Are you referring to the video with Michael W. Smith?
 

Mark Corbett

Active Member
Funny, I thought this was a debate forum. But now you are enjoined not to distract others from the ostensible worship going on in a Youtube video. Welcome to Churchianity. :Biggrin

Fair enough. He can bring up the fog machine. But it wasn't clear to me what he wanted to debate. If he wants to debate the use of fog machines in worship, he's free to do so. I don't have much of an opinion on that one.
 

John of Japan

Well-Known Member
Site Supporter
Are you referring to the video with Michael W. Smith?
Yes, since that's the one you can see people in. But unfortunately, the song you posted had no mention of Jesus, our Savior. A good song in church ought to send people out to serve Christ in obedience to the Great Commission. Church is not for worship--that concept is not in the NT. Church is where we should be trained and inspired to serve Christ, especially by reaching the world for Him (Eph. 4:11-13).

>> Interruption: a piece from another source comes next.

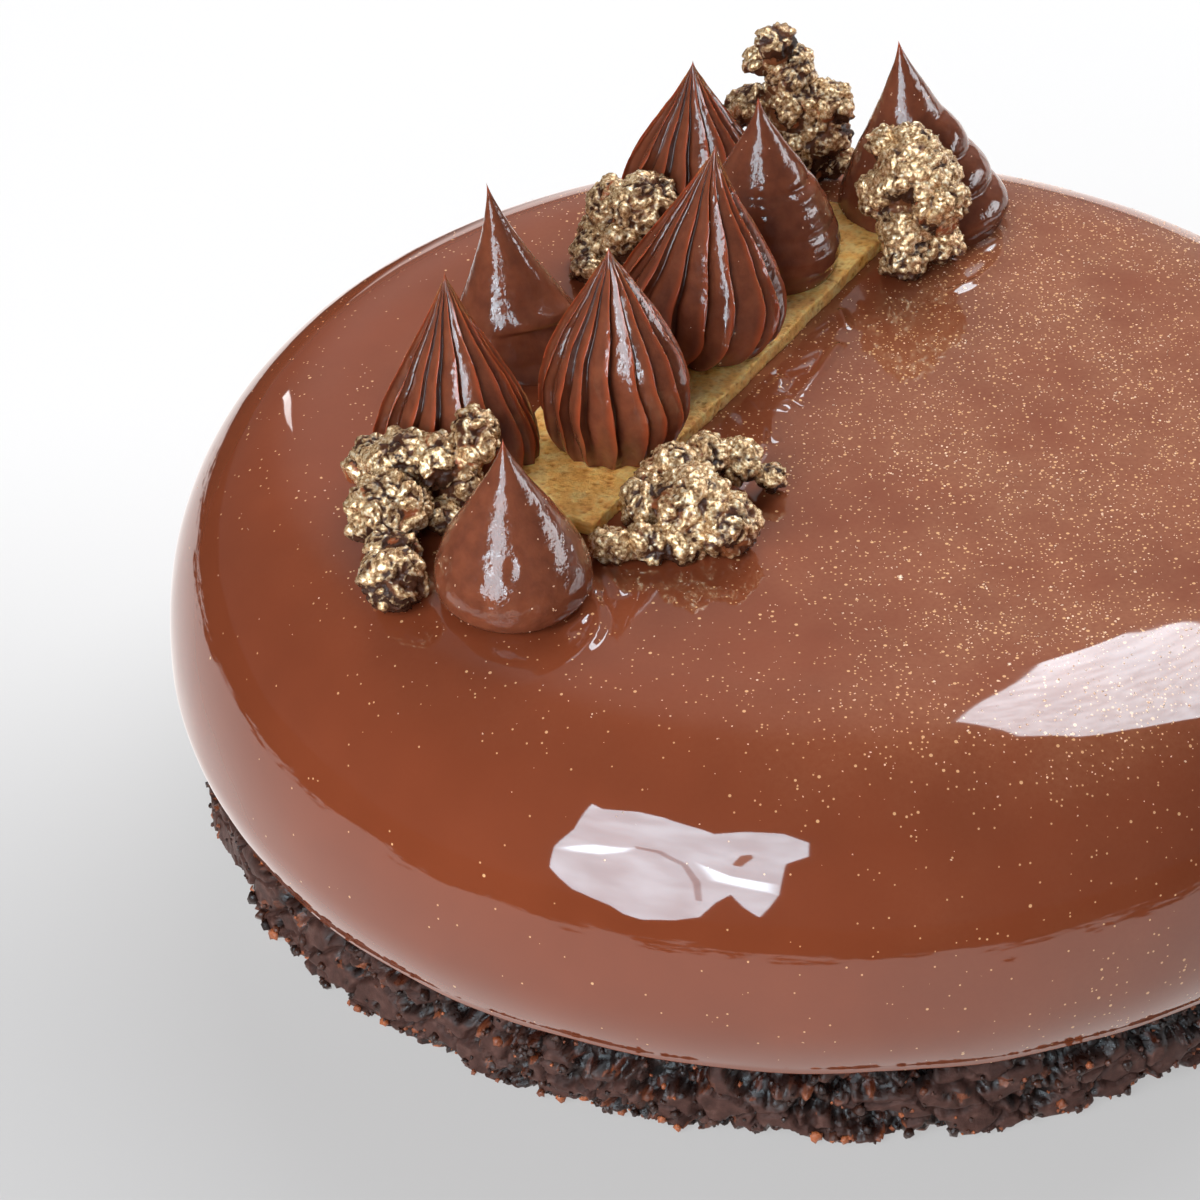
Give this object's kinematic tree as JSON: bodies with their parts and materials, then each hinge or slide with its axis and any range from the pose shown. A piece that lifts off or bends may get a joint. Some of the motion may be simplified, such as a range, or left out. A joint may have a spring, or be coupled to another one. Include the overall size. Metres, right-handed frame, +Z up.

Catch you later if you want to discuss. I have to go teach Advanced Missions 1, with 8 young people totally sold out to Christ who want to reach the world for Christ and fulfill the Great Commission.
 

John of Japan

Well-Known Member
Site Supporter
Fair enough. He can bring up the fog machine. But it wasn't clear to me what he wanted to debate. If he wants to debate the use of fog machines in worship, he's free to do so. I don't have much of an opinion on that one.
Fog machines, and fancy lights, and swaying with the music, are all instruments of entertainment, not worship. I think Tom was pointing that out in his own inimitable way.